JOHANNESBURG, South Africa — By all measures, South Africa is passing its big test.
FIFA, soccer’s governing body, took a gamble when it awarded the organization of the 2010 World Cup — the most watched sporting event in the world — to South Africa in 2004. The tournament had never been hosted in Africa, and unlike recent hosts such as Germany, Japan and South Korea, South Africa is a developing country beset with many problems ranging from high crime rates to poor education levels.
The ranks of doubters grew as the tournament approached, prompting calls for a "plan B" — an alternate host country that could take over at the last minute if South Africa failed to adequately prepare for the soccer tournament.
The World Cup will come to an end Sunday with the final in Johannesburg’s Soccer City stadium, but already South Africa has proved its critics wrong.
South Africa is on track to surpass 2006 host Germany in terms of ticket sales and international visitors figures, said Jerome Valcke, FIFA’s secretary general. If the trend continues until Sunday it will be “a perfect World Cup,” Valcke said.
“We are beyond all expectations,” Valcke told reporters. “South Africa will become the plan B of any future World Cup.”
Congratulations were not always in order for the hosts. Just a year ago, only four of 10 World Cup stadiums were ready for the Confederations Cup, a dress rehearsal competition that took place here. Construction of key transportation schemes was running late, and some of the country’s powerful unions threatened to disrupt the tournament with strikes.
Paramount among the concerns was one that South Africa could only manage but not eradicate. The country’s murder rate, one of the highest in the world at more than 50 per day, did little to entice visitors to South Africa.
John Hutchcraft, a diehard United States fan, said he hesitated a bit to come to the World Cup because of the crime situation. But Hutchcraft, who attended the World Cup’s previous edition, said he really wanted to come to South Africa. Going to Cape Town, Durban, Pretoria and even visiting a township, he had “zero problems,” he said.

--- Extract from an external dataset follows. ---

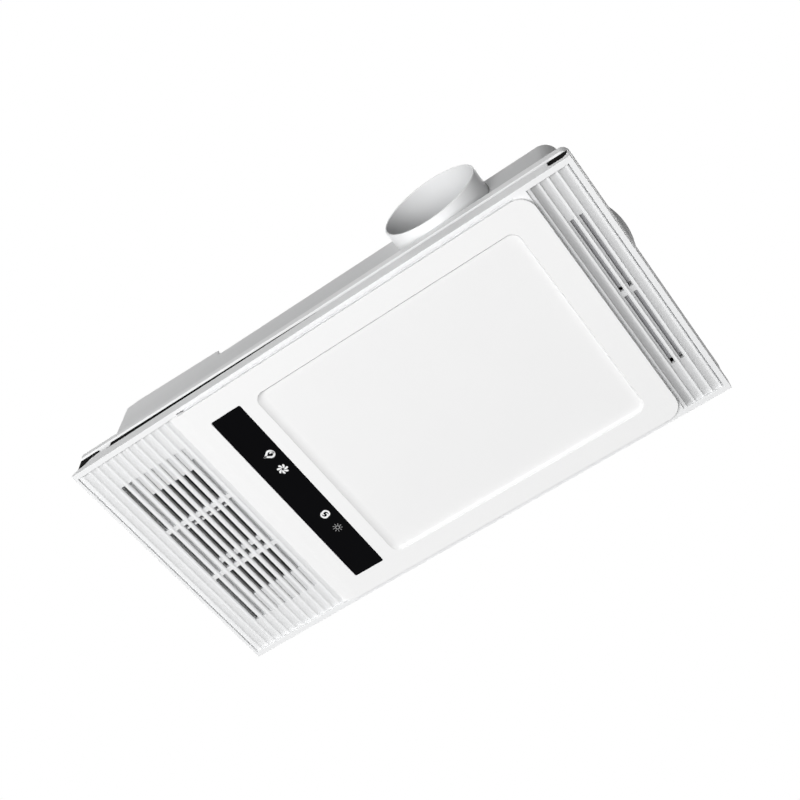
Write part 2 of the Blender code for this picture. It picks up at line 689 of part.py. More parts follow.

“It’s been nothing but great,” Hutchcraft said. “Everybody has helped us to go where we wanted to go.”
Few security-related incidents have been reported during the World Cup, and the experience of fans interviewed has been overwhelmingly positive.
With more than 30 billion cumulative viewers and nearly 500,000 visitors, the World Cup is a marketer’s dream for the host nation. In South Africa’s case, the goal was to present the country as an attractive destination both for tourists and investors, said Miller Matola, the chief executive of the International Marketing Council of South Africa, an organization tasked with promoting the country abroad.

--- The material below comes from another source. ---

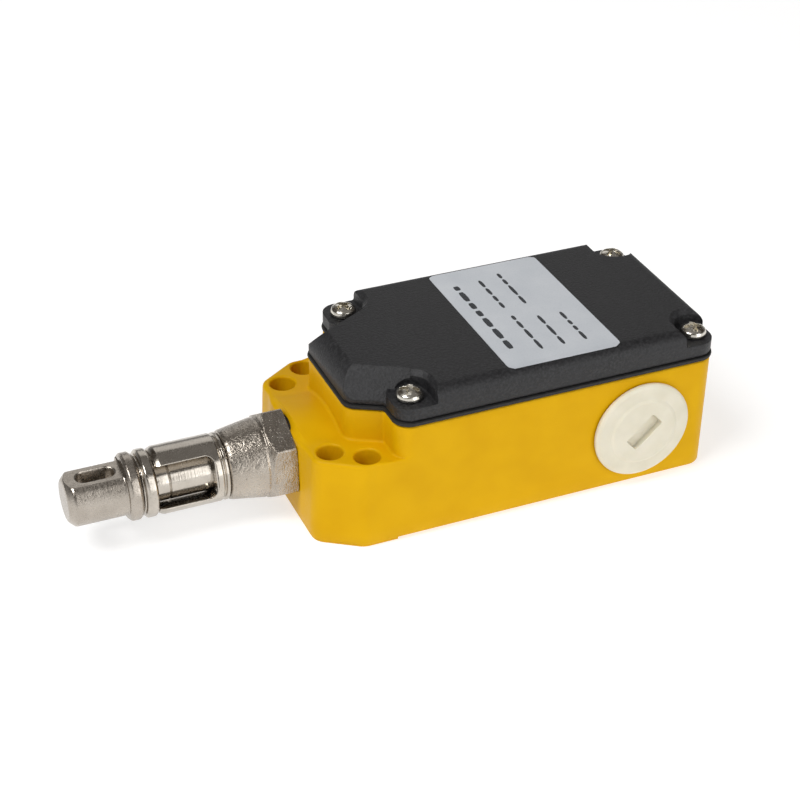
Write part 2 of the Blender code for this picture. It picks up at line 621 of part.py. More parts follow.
def make_carriage(carrier_empty):
    """The sliding carrier, worked by the rod's end, and the two bridges in its slots."""
    front, back = CARRIER_X
    carrier = join(box("contact_carrier", CARRIER_X, (-5, 5), (AXIS_Z - 5, AXIS_Z + 4.8)),
                   rod("stem", STEM_R, (ROD_END_X[1] + GAP, 0, AXIS_Z), (front + 2, 0, AXIS_Z), 20),
                   rod("spigot", SPIGOT_R, (back - 2, 0, AXIS_Z), (back + 4, 0, AXIS_Z), 16))
    slots = [box("slot", (x - GAP, x + BRIDGE_T + GAP), (-9, 9), (AXIS_Z - 2.3, AXIS_Z + 2.3))
             for x in BRIDGE_X]
    ride(add("contact_carrier", cut(carrier, *slots), PARTS, WHITE), carrier_empty)
    for name, x in zip(("bridge_break", "bridge_make"), BRIDGE_X):
        strip = box(name, (x, x + BRIDGE_T), (-8.4, 8.4), (AXIS_Z - 2.0, AXIS_Z + 2.0))
        ride(add(name, strip, PARTS, BRASS), carrier_empty)


def make_terminals():
    """Fixed contacts: the front pair touches its bridge at rest, the other pair at full travel."""
    top = TRAY_Z[1]
    break_x = BRIDGE_X[0] + BRIDGE_T + GAP
    make_x = BRIDGE_X[1] - TRAVEL - GAP - TERMINAL_T
    for number, (x, y) in enumerate(TERMINALS, 1):
        side = 1 if y > 0 else -1
        tongue_x = break_x if x == TERMINALS[0][0] else make_x
        tongue = box("tongue", (tongue_x, tongue_x + TERMINAL_T), sorted((side * 6.0, side * 9.0)),
                     (11.0, top + 1.0))
        strip = box("strip", (x - 3.8, x + 3.8), sorted((side * 6.0, side * 16.4)), (top + GAP, top + 1.3))
        piece = cut(join(strip, tongue), rod("hole", M3_R + GAP, (x, y, top - 2), (x, y, top + 4), 16))
        add(f"terminal_{number}", piece, PARTS, BRASS)
        screw_piece(f"terminal_screw_{number}", x, y, top + 1.3, M3_HEAD_R, M3_HEAD_H, M3_R, 8.5,
                    0.4 * number)


def make_earth():
    x, y = EARTH
    top = FLOOR_Z + EARTH_BOSS_H
    washer = turned("earth_washer", tube(M4_R + GAP, 4.4, 0, 1.0), (x, y, top + GAP), (0, 0, 1), 24)
    add("earth_washer", washer, PARTS, BRASS, smooth=True)
    screw_piece("earth_screw", x, y, top + GAP + 1.0, M4_HEAD_R, M4_HEAD_H, M4_R, 7.0, 0.5)


def joint_empty(name, place):
    empty = bpy.data.objects.new(name, None)
    empty.location = Vector(place) * MM
    PARTS.objects.link(empty)
    bpy.context.view_layer.update()
    return empty


clear_scene()
PARTS = new_collection(COLLECTION)
CUTTERS = new_collection("cutters")

YELLOW = material("case_yellow", (0.80, 0.49, 0.008), 0.42)
BLACK = material("cover_black", (0.030, 0.030, 0.033), 0.5)
RUBBER = material("rubber", (0.015, 0.015, 0.015), 0.75)
SILVER = material("nameplate", (0.55, 0.58, 0.62), 0.35, 0.4)
NYLON = material("nylon", (0.80, 0.78, 0.72), 0.45)
NICKEL = material("nickel", (0.60, 0.57, 0.52), 0.28, 1.0)
STEEL = material("zinc_steel", (0.66, 0.65, 0.63), 0.25, 1.0)
SPRING = material("spring_steel", (0.42, 0.42, 0.43), 0.3, 1.0)
BRASS = material("brass", (0.70, 0.47, 0.17), 0.3, 1.0)
PHENOLIC = material("phenolic", (0.05, 0.028, 0.018), 0.4)
WHITE = material("carrier_white", (0.75, 0.74, 0.70), 0.45)
CLEAR = material("contact_cover", (0.55, 0.58, 0.60), 0.15)

make_housing()
make_gasket()
make_cover()
make_nameplate()
for index, (screw_x, screw_y) in enumerate(screw_places(), 1):
    screw_piece(f"cover_screw_{index}", screw_x, screw_y, LEDGE_Z, M4_HEAD_R, M4_HEAD_H, M4_R, 15.0,
                radians(20 + 37 * index))
make_cable_entry()
make_gland()
make_window_sleeve()
make_pull_assembly(joint_empty("pull_axis", (0, 0, AXIS_Z)))
coil("return_spring", *SPRING_X, 6.2, 0.7, 8)
make_tray()
make_carriage(joint_empty("carrier_axis", (60, 0, AXIS_Z)))
make_terminals()
coil("carrier_spring", CARRIER_X[1] + GAP, TRAY[1] - 3 - GAP, 2.9, 0.35, 8)
make_earth()
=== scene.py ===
"""Rope-pull emergency stop switch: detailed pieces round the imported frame.

Sizes are in millimetres until a mesh is made.  X runs along the pull rod, the cable entry is on the -Y
side and the cover is on top, as in the CAD.
"""
from math import cos, pi, radians, sin, sqrt

import bmesh
import bpy
import numpy as np
from mathutils import Matrix, Vector


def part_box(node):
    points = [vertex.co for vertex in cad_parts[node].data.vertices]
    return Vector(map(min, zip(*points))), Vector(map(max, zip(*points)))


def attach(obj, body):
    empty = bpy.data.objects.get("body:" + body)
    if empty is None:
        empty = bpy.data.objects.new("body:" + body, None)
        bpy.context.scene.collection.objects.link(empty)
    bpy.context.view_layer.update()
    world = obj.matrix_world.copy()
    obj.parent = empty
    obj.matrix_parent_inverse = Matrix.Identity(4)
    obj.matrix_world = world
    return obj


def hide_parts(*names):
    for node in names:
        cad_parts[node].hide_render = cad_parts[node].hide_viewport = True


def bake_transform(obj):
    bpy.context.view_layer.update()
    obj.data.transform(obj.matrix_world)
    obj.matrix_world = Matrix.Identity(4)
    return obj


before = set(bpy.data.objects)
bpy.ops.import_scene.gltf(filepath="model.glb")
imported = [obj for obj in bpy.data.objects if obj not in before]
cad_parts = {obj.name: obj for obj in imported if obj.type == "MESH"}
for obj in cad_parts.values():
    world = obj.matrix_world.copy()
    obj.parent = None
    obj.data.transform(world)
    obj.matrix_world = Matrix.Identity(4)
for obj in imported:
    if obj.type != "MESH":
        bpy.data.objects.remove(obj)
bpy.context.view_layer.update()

MM = 0.001
SCENE = bpy.context.scene


def middle(node, axis):
    """Middle of a CAD node's box along one axis, in millimetres."""
    low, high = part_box(node)
    return (low[axis] + high[axis]) / 2 / MM


def limits(node, axis):
    """Both ends of a CAD node's box along one axis, in millimetres."""
    low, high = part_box(node)
    return low[axis] / MM, high[axis] / MM


AXIS_Z = middle("window_sleeve", 2)     # height of the pull rod's axis
HALF_W = limits("housing", 1)[1]        # half the width of the case
X_FRONT, X_END = limits("housing", 0)
RIM_Z = limits("housing", 2)[1]
COVER_Z = limits("cover", 2)
EAR_Z = 25.0
PAD_END = 10.6                          # where the front pad ends, behind the ears
CROWN = 2.0                             # rise of the nose over the ears
EAR_HOLES = ((-4.3, 17.5), (3.7, 22.9))
EAR_HOLE_R = 3.4
LEDGE_Z = 39.7                          # floor of the screw pockets
POCKET_R = 5.3
PLUG_X, PLUG_Z = middle("cable_entry_plug", 0), middle("cable_entry_plug", 2)
SCREWS = [(middle(f"cover_screw_{k}", 0), middle(f"cover_screw_{k}", 1)) for k in range(1, 5)]
SHOULDER = (3.7, 3.2)                   # rounded edge along the cover's sides: how far in, how far down
BROW = (4.3, 5.6)                       # the softer bevel over its narrow end
BROW_POWER = 2 / 1.45                   # power of the bevel's superellipse
FACET_RUN, FACET_DROP = 6.2, 6.5        # slope of the slanted faces beside the narrow end
LABEL_X = (41.2, 73.6)
LABEL_Y = (-26.1, 25.2)
HEX_FLATS, HEX_TURN = 22.0, radians(-5)
HEX_CUT = 0.15                          # how much is turned off the hexagon's corners
HEX_X = (-17.0, -10.55)
GLAND_END = -27.9
SLEEVE_X = (-46.6, GLAND_END)
SLEEVE_R = 9.0
WINDOW_TURN = radians(-16)
SCRIBE_X = -43.0                        # the mark on the rod
RING_X = (-50.5, -46.9)                 # the second ring, behind the eye
EYE_X = (-69.5, -50.8)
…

“It created an opportunity to have the world look at us in a different way, and it has helped dispel misconceptions,” Matola said.
The global economic downturn raised fears that many fans would stay home, but based on travel statistics for June, organizers are now confident the total number of World Cup visitors will reach the 450,000 figure initially anticipated. More important, many of these visitors have vowed to come back, Matola said.
“The goodwill that has been unlocked cannot be measured in monetary terms,” Tourism Minister Marthinus van Schalkwyk said recently.
In the weeks leading up to the World Cup, a strike in the rail sector crippled the country’s exports, a reminder of the power of South Africa’s unions. Unhappy with working conditions, security guards left their posts at several stadiums during the early stages of the tournament, but they were seamlessly replaced by police officers.
A large strike at power utility Eskom, which would have had potentially devastating consequences for the World Cup and beyond, was averted through negotiations, which the ruling African National Congress party said “clearly illustrates that all the parties involved are unquestionably patriotic and supportive to South Africa’s current hosting of the 2010 FIFA World Cup.”
While strikes did not disrupt the World Cup, they highlighted the precariousness of South Africa’s job landscape. Despite the upcoming soccer tournament, the country lost 79,000 jobs in the first quarter. Jaco Kleynhans, spokesman for trade union Solidarity, said that he expects a few jobs to be created in the tourism sector but that the World Cup won’t solve South Africa’s job crisis.
“It’s a great launching pad, the World Cup,” Kleynhans said. “But nothing more.”
Perhaps the best indicator that the tournament has gone smoothly is that most of the off-field action has been dominated by the antics of the French team and that now-infamous plastic horn, the vuvuzela.
Hutchcraft said he liked the vuvuzela from the start, but that it took a little longer for his friend Denise Suhr to get used to the trumpet’s monotone sound.
“I wore earplugs the first two matches,” Suhr said. “I feel better [about them] now.”